Après 40 ans de brouille, la CDT et l’UMT ont mis de côté
leurs différends pour lutter contre le gouvernement Benkirane.
Les deux centrales ont été rejointes dans leur combat par la FDT.
Il y a encore quelque temps, il aurait été impensable de voir Noubir Amaoui, secrétaire général de la Confédération démocratique du travail (CDT), s’asseoir aux côtés de Miloudi Moukharik, son homologue au sein de l’Union marocaine du travail (UMT). Abdelilah Benkirane a pourtant réussi, sans le vouloir, à les liguer contre lui.
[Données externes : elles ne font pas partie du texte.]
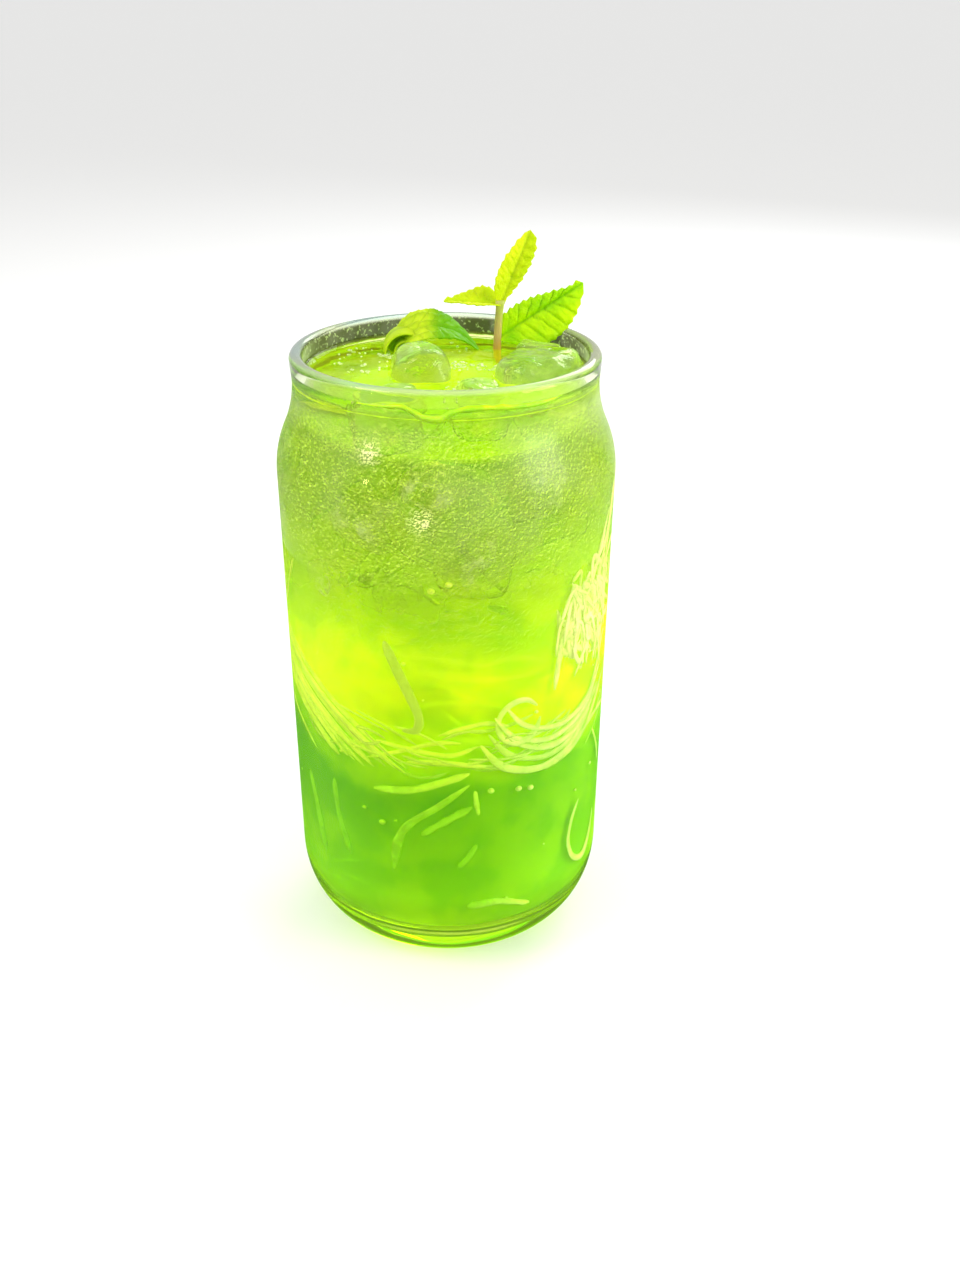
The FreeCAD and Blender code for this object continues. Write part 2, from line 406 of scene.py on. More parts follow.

Le 29 janvier, au siège de l’UMT, deux des plus anciennes centrales syndicales du pays ont décidé de mettre de côté leurs différends. La Fédération démocratique du travail (FDT), dirigée par Abderrahmane Azzouzi, était également de la partie. Leur mission commune : tirer la sonnette d’alarme et contrer la politique du gouvernement actuel. Les trois leaders évoquent même la nécessité de se soulever contre « la politique du fait accompli » d’un Exécutif qui reste « sourd aux revendications des masses». Devant un parterre de journalistes, Noubir Amaoui ouvre les hostilités. Avec son légendaire humour, cultivé dans la région de Ben Ahmed, il commence par qualifier l’équipe Benkirane de «gouvernement de gamins». Une boutade qui augure d’une grande tension dans les jours à venir.
Grèves en prévision
L’action collective des trois syndicats doit se concrétiser par la rédaction d’un mémorandum à l’attention du Chef du gouvernement. « Il devra être transmis à Abdelilah Benkirane le 6 février », annonce Abderrahmane Azzouzi. Le document reprend les revendications brandies par les trois centrales depuis la formation du gouvernement, il y a plus de deux ans. « Nous exigeons un vrai dialogue social, avec un calendrier précis et une réelle concertation. Le dialogue pour le dialogue, nous n’en avons que faire », enchérit Azzouzi. Après la remise du mémorandum, l’UMT, la CDT et la FDT envisagent de lancer un ultimatum au gouvernement. « Nous fixerons au gouvernement un délai pour nous répondre, sinon nous déciderons des mesures à prendre », affirme un dirigeant de l’UMT. Par mesures, il faut comprendre marches de protestations communes ou encore grèves sectorielles, voire grève générale. Pour ne rien arranger, les syndicats accusent le gouvernement d’avoir préparé une nouvelle mouture de la loi sur la grève, qui serait particulièrement liberticide. Sans parler de l’augmentation des prix du carburant et des pistes de réforme des caisses de retraites, qui jettent davantage d’huile sur le feu.
Chabat fait cavalier seul
Mais il n’y a pas que la grogne du front syndical qui menace de faire vaciller Abdelilah Benkirane. Hamid Chabat, secrétaire général et de l’Istiqlal et de l’Union générale des travailleurs au Maroc (UGTM), prépare aussi sa rentrée et, par la même occasion, une marche nationale à Rabat. « Nous mobilisons nos sections dans les régions pour organiser cette manifestation », affirme un dirigeant de l’UGTM. Pour une action concertée avec le trio CDT-UMT-FDT, il faudra cependant repasser. « Notre souhait est d’élargir l’action commune à tout le monde. Mais, dans le cas de l’UGTM, nous jugeons que les conditions ne sont pas encore réunies », justifie Abderrahmane Azzouzi. Outre la coalition syndicale, un front partisan de l’opposition est déjà monté au créneau. Le 27 janvier, les secrétaires généraux du PAM, de l’UC, de l’Istiqlal et de l’USFP se sont réunis chez Driss Lachgar, en présence des chefs de leurs groupes parlementaires respectifs. L’objectif est de coordonner l’action de l’opposition à tous les niveaux et, surtout, au sein de l’hémicycle. A l’orée de sa troisième année aux rênes du gouvernement, Abdelilah Benkirane sait désormais ce qui l’attend.